Hello all thanks for having me join. I have started a high tech tank and 31 days in from planting. Getting some green algae and have made a video to show the whole setup and issue for someone maybe to give me some pointers.



Tank roma 240

Lights jewel helialux 1200 54watt

EI dosing as per aquarium plant field suggest

Jbl aquabasis and manado substrate

50%wc per week

Pressurised co2 injected 

Eheim pro 4 250 filter and aslong added fluval 306 as co2 reactor decreased flow from the mature filter a good bit so filtration was probably inadequate at one point

Photoperiod 8hours 30mins

Please view the video below


----------



## Abhishankar Adhikary (18 Jan 2017)

Hi,

This is very common algae. Try to do water change minimum 50% next few days. It will gone.

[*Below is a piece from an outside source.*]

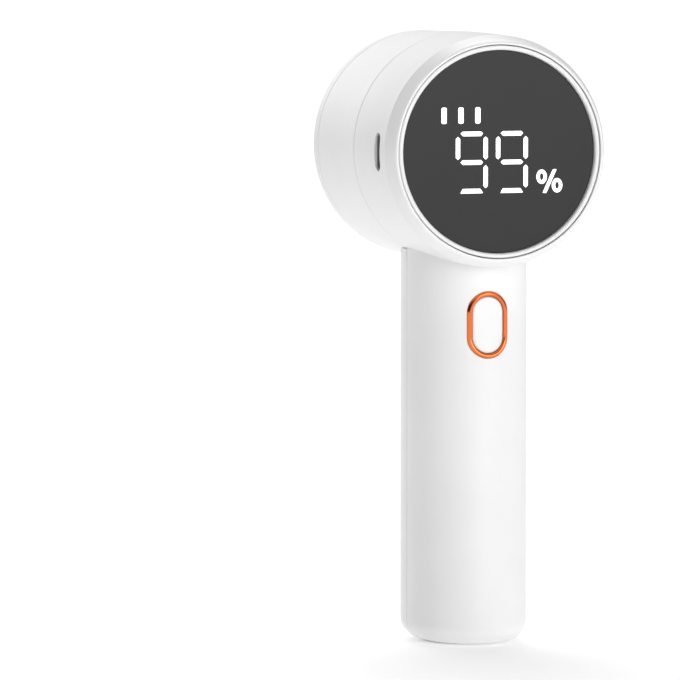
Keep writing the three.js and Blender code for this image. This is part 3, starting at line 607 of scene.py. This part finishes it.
VENT_COLUMNS = (-2.9, 2.9)       # the two rows of air holes that show as dots
VENT_PITCH = 5.95
VENT_ROWS = 8
VENT_R = 0.62


def build_liner():
    middle = (LINER_LOW[2] + LINER_HIGH[2]) / 2
    outline = stadium(LINER_HIGH[0] * 2, LINER_HIGH[2] - LINER_LOW[2])
    front, back = LINER_LOW[1], LINER_HIGH[1]

    def ring(y, scale):
        return [(x * scale, y, middle + z * scale) for x, z in outline]
    rings = [ring(front, 1), ring(back - 0.3, 1), ring(back - 0.08, 0.993), ring(back, 0.98)]
    plate = loft("dotted_liner", rings)
    vents = []
    for x in VENT_COLUMNS:
        for row in range(VENT_ROWS):
            z = WINDOW_Z + (row - (VENT_ROWS - 1) / 2) * VENT_PITCH
            vents.append(slab("vent", circle((x, z), VENT_R), front - 1, back + 1))
    boolean(plate, merged("vents", vents))
    return dress(plate, "housing", LINER, "liner", "bin_liner")


# ------------------------------------------------------------------ display

TRIM_GAP = 0.24                  # groove between the trim ring and the rim of the head
TRIM_DEPTH = 3.1
TRIM_SINK = 0.2                  # how far its crown lies behind the front of the head
LENS_THICK = 1.6
DIGIT_W = 9.2                    # size of a digit over its strokes
DIGIT_H = 16.75
STROKE = 1.26
SEGMENT_GAP = 1.45               # taken off the length of each segment
GLYPH_Z = HEAD_Z - 2.83          # middle of the digits
DIGIT_CENTRES = (-7.70, 3.82)
BAR_CENTRES = (-15.65, -10.82, -5.99)    # the three charge bars
BAR_SIZE = (1.5, 4.4)
BAR_Z = HEAD_Z + 9.9
BAR_EDGE = 0.5
GLYPH_FRONT = 0.03               # how far the lit parts stand out of the lens
GLYPH_BACK = 0.3                 # and how far they reach into it
PERCENT_X = (12.4, 16.87)        # middles of the percent sign's two rings, from the head's axis
PERCENT_Z = (-6.95, -9.35)
PERCENT_RING = (1.52, 1.95, 1.0)    # half width, half height and stroke of each ring
SLASH = ((12.65, -11.4), (13.75, -11.4), (16.75, -4.95), (15.65, -4.95))    # its corners, likewise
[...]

Also try to maintain good flow otherwise algae would be there.


----------



## ian_m (18 Jan 2017)

Light too bright when setting up is the issue. You would normally wait a while after planting, say a month or two or more, before turning lights on full. The Juwel Helialux are very bright.

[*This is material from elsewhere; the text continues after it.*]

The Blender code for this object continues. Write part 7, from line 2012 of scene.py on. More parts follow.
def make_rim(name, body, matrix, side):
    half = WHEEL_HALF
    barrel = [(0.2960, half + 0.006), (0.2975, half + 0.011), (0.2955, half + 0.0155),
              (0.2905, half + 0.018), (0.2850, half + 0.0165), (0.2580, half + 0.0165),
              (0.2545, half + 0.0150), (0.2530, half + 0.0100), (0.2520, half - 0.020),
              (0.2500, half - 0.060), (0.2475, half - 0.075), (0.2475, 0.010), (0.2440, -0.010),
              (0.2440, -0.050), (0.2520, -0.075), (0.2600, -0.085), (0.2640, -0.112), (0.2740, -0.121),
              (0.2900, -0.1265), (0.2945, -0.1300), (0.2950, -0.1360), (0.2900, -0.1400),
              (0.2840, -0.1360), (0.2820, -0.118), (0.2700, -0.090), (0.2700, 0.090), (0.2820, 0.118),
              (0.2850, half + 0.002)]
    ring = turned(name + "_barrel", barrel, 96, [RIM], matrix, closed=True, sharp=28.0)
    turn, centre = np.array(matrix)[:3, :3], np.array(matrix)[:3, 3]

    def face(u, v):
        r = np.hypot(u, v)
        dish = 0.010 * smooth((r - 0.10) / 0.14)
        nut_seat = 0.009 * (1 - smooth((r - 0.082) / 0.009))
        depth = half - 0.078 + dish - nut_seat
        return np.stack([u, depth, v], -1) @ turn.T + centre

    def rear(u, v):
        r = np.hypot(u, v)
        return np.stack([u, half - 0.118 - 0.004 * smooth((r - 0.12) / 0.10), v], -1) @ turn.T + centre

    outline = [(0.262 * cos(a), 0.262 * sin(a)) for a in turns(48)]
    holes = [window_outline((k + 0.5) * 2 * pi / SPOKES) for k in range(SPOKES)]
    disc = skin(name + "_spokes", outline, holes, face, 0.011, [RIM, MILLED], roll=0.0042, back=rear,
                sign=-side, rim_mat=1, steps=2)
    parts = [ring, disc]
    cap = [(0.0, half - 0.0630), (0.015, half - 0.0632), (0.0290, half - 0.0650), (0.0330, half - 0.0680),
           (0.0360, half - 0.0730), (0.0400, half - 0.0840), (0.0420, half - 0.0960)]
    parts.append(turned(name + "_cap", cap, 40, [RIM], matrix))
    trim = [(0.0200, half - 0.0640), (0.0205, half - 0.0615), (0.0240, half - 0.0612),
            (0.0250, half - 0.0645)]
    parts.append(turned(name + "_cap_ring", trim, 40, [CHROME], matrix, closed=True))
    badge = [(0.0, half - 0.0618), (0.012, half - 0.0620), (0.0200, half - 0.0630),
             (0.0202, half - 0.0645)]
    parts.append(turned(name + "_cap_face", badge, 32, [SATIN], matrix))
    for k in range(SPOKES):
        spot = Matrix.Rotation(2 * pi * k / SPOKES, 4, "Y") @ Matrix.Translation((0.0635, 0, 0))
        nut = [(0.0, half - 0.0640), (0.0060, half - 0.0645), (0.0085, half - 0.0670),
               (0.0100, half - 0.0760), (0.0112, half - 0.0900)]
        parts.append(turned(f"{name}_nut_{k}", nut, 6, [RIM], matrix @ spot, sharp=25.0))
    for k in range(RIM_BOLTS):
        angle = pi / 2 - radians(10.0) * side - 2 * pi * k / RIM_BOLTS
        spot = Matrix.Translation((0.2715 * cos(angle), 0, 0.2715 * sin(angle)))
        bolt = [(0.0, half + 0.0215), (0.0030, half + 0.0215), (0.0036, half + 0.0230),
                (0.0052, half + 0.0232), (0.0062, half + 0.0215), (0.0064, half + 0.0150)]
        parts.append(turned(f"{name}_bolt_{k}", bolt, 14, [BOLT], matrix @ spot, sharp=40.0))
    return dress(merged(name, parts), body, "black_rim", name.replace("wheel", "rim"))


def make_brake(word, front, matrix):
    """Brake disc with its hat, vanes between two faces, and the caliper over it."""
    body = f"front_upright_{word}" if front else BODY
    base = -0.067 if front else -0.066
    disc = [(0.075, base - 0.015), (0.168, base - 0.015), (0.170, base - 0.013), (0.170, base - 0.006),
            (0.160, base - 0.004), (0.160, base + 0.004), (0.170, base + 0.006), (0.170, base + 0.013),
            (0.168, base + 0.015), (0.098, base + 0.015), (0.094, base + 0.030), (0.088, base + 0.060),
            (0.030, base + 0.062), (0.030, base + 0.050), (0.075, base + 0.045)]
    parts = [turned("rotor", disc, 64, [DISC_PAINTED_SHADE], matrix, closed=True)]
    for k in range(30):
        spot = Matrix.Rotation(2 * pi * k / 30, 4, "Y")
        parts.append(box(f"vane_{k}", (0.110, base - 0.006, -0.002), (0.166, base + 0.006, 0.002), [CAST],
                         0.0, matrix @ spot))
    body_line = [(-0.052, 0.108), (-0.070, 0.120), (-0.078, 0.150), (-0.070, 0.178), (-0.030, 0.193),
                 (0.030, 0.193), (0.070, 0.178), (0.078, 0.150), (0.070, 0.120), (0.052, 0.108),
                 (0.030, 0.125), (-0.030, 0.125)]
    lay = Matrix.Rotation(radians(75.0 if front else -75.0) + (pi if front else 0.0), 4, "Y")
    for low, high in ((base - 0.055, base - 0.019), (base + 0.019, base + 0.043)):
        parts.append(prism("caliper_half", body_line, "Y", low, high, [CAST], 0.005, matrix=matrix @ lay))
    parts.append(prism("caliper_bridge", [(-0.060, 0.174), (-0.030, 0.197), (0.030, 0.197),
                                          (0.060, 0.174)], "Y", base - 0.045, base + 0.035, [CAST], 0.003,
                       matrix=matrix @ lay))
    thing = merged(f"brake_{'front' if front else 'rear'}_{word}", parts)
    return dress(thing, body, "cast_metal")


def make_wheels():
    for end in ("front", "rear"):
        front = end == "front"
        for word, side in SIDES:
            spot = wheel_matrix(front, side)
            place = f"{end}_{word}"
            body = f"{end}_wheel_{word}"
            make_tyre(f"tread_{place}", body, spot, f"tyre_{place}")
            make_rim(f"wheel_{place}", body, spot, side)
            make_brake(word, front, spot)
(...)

Try reducing light levels & lighting period 8hr is very long.

Was the filter/tank cycled before adding fish & plants ?

When I first set up my planted tank I ran with two T8 tubes partially blocked by rotating the reflectors round for only 4 hours a day. Suffered diatoms, as one will with a new tank, but they went away by themselves and helped by adding Ottos who scoffed the lot.

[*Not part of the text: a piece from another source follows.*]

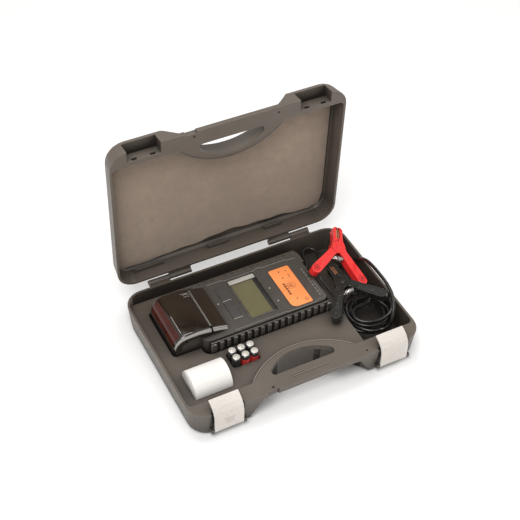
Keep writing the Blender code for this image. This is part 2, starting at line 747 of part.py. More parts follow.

Slowly over a couple of months increased the light levels (rotating reflectors) and increased light period to 8 hours. Suffered no algae at all, just taking it slowly.

Got algae when I moved to T5 tubes (and again when moving to 4 off T5 tubes) by just whopping them in and forgetting to lower light levels and time period. 

As for your algae, try reducing light levels and duration, try 4-6hours tops and see if the plants will out compete it.

If not try some of the following:
- Remove as many algae'd leaves as possible.
- Scrape algae off hardscape using say a square of filter floss.
- Try spot dosing/squirting, with a dropper/syringe either liquid carbon or 3% hydrogen peroxide. Do before water change. Be careful as both liquid carbon and peroxide will kill plants (and fish). Can be very effective, if not a tad time consuming.
- Any hardscape can be removed and liquid carbon/peroxide applied and scrubbed with a tooth brush.
- Turn the lights off and cover the tank with cloths (black out) for say 3-4 days. No peeking. Maybe CO2 off as well. This will weaken/kill algae. Plants and fish will be fine.


----------



## Jimbo87 (18 Jan 2017)

ian_m said:


> Light too bright when setting up is the issue. You would normally wait a while after planting, say a month or two or more, before turning lights on full. The Juwel Helialux are very bright.
> 
> Try reducing light levels & lighting period 8hr is very long.
> 
> ...



Last week I lowered lights to 80% and also added a second external, and lights on for 7 hours instead of 8.5. Seen a big improvement already. It wasn't major in the first place and now it's not very noticeable at all. I reakon another week or so it'll be completely gone


----------